======== Recorded data

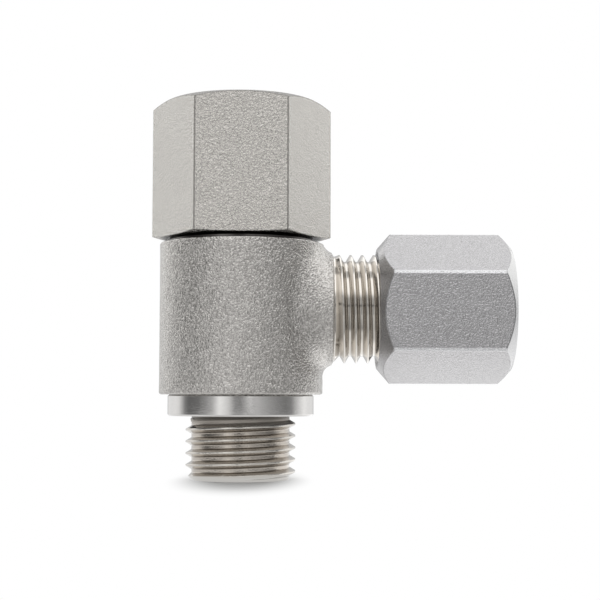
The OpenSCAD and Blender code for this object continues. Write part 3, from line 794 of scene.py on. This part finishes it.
nut_shell = bmesh.new()
nut_columns = []
for angle, reach in around(hexagon(NUT_AF, NUT_TURN, NUT_CORNER_ROUND, NUT_CORNER_R), NUT_STEP):
    left_x = NUT_X + (reach - NUT_FACE_R) * NUT_SLOPE
    right_x = NUT_END - (reach - NUT_END_R) * NUT_SLOPE
    profile = rounded([
        (NUT_THREAD_R, NUT_SEAM, 0), (NUT_THREAD_R, NUT_X + THREAD_LEAD, 0.1),
        (NUT_THREAD_R + THREAD_LEAD, NUT_X, 0.06), (NUT_FACE_R, NUT_X, 0.08), (reach, left_x, 0.1),
        (reach, right_x, 0.1), (NUT_END_R, NUT_END, 0.08), (OUTLET_R + OUTLET_LEAD, NUT_END, 0.06),
        (OUTLET_R, NUT_END - OUTLET_LEAD, 0.06), (OUTLET_R, SEAT_END, 0.1),
        (SEAT_MOUTH_R, SEAT_END - (SEAT_MOUTH_R - OUTLET_R), 0.1), (SEAT_MOUTH_R, THREAD_END, 0.05),
        (NUT_THREAD_R, THREAD_END, 0.05), (NUT_THREAD_R, NUT_SEAM, 0)])
    nut_columns.append([(r * math.cos(angle), r * math.sin(angle), z) for r, z in profile])
weave(nut_shell, along_branch(nut_columns))

nut_steel, steel, shader = finish("drawn_nut_steel")
place, (x, y, z) = millimetres(steel)
fine = grain(place, 5.2, detail=1.5, rough=0.6)
drawn = grain(place, 3.0, stretch=(0.15, 1.0, 1.0))
from_axis = radius_of(y, z - BRANCH_Z)
# How far a point lies past the cone of either chamfer: 0 on the chamfer and less elsewhere.
past_end = (x - NUT_END) + (from_axis - NUT_END_R) * NUT_SLOPE
past_start = (NUT_X - x) + (from_axis - NUT_FACE_R) * NUT_SLOPE
end_chamfer, start_chamfer = past_end.between(-0.10, -0.03), past_start.between(-0.10, -0.03)
chamfered = steel.maths("MAXIMUM", end_chamfer, start_chamfer)
skin_steel = fine.between(0.3, 0.7).blend(NUT_DARK, NUT_LIGHT)
# Painted highlight: a light strip along each broken corner stands in for its reflection.
highlighted_corners = from_axis.between(NUT_CORNER_R - 0.06, NUT_CORNER_R - 0.02).blend(skin_steel, CORNER_HIGHLIGHT_STEEL)
wire_to(shader, end_chamfer.blend(highlighted_corners, NUT_END_STEEL), "Base Color")
wire_to(shader, 0.08 + 0.06 * drawn + 0.08 * chamfered, "Roughness")
wire_to(shader, relief((fine + 0.3 * drawn) * (1 - 0.85 * chamfered), 0.17), "Normal")
piece("union_nut_drawn", nut_shell, "nut", "union_nut", nut_steel)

================

- Goal of the exercise:
Give the material above again, word for word.

- The output:
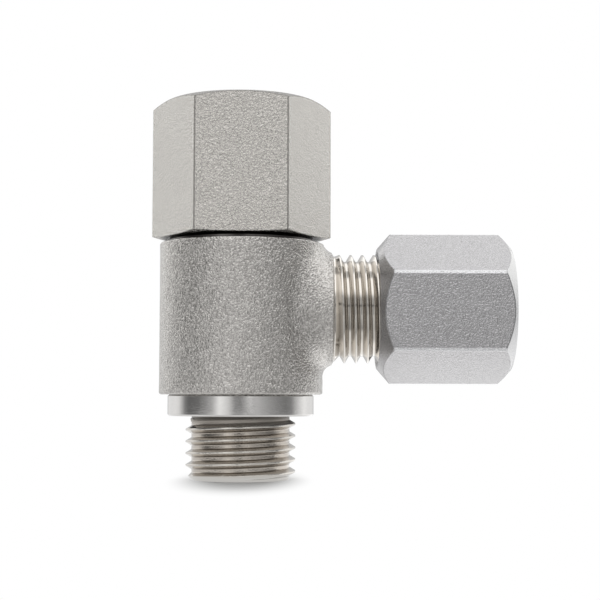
The OpenSCAD and Blender code for this object continues. Write part 3, from line 794 of scene.py on. This part finishes it.
nut_shell = bmesh.new()
nut_columns = []
for angle, reach in around(hexagon(NUT_AF, NUT_TURN, NUT_CORNER_ROUND, NUT_CORNER_R), NUT_STEP):
    left_x = NUT_X + (reach - NUT_FACE_R) * NUT_SLOPE
    right_x = NUT_END - (reach - NUT_END_R) * NUT_SLOPE
    profile = rounded([
        (NUT_THREAD_R, NUT_SEAM, 0), (NUT_THREAD_R, NUT_X + THREAD_LEAD, 0.1),
        (NUT_THREAD_R + THREAD_LEAD, NUT_X, 0.06), (NUT_FACE_R, NUT_X, 0.08), (reach, left_x, 0.1),
        (reach, right_x, 0.1), (NUT_END_R, NUT_END, 0.08), (OUTLET_R + OUTLET_LEAD, NUT_END, 0.06),
        (OUTLET_R, NUT_END - OUTLET_LEAD, 0.06), (OUTLET_R, SEAT_END, 0.1),
        (SEAT_MOUTH_R, SEAT_END - (SEAT_MOUTH_R - OUTLET_R), 0.1), (SEAT_MOUTH_R, THREAD_END, 0.05),
        (NUT_THREAD_R, THREAD_END, 0.05), (NUT_THREAD_R, NUT_SEAM, 0)])
    nut_columns.append([(r * math.cos(angle), r * math.sin(angle), z) for r, z in profile])
weave(nut_shell, along_branch(nut_columns))

nut_steel, steel, shader = finish("drawn_nut_steel")
place, (x, y, z) = millimetres(steel)
fine = grain(place, 5.2, detail=1.5, rough=0.6)
drawn = grain(place, 3.0, stretch=(0.15, 1.0, 1.0))
from_axis = radius_of(y, z - BRANCH_Z)
# How far a point lies past the cone of either chamfer: 0 on the chamfer and less elsewhere.
past_end = (x - NUT_END) + (from_axis - NUT_END_R) * NUT_SLOPE
past_start = (NUT_X - x) + (from_axis - NUT_FACE_R) * NUT_SLOPE
end_chamfer, start_chamfer = past_end.between(-0.10, -0.03), past_start.between(-0.10, -0.03)
chamfered = steel.maths("MAXIMUM", end_chamfer, start_chamfer)
skin_steel = fine.between(0.3, 0.7).blend(NUT_DARK, NUT_LIGHT)
# Painted highlight: a light strip along each broken corner stands in for its reflection.
highlighted_corners = from_axis.between(NUT_CORNER_R - 0.06, NUT_CORNER_R - 0.02).blend(skin_steel, CORNER_HIGHLIGHT_STEEL)
wire_to(shader, end_chamfer.blend(highlighted_corners, NUT_END_STEEL), "Base Color")
wire_to(shader, 0.08 + 0.06 * drawn + 0.08 * chamfered, "Roughness")
wire_to(shader, relief((fine + 0.3 * drawn) * (1 - 0.85 * chamfered), 0.17), "Normal")
piece("union_nut_drawn", nut_shell, "nut", "union_nut", nut_steel)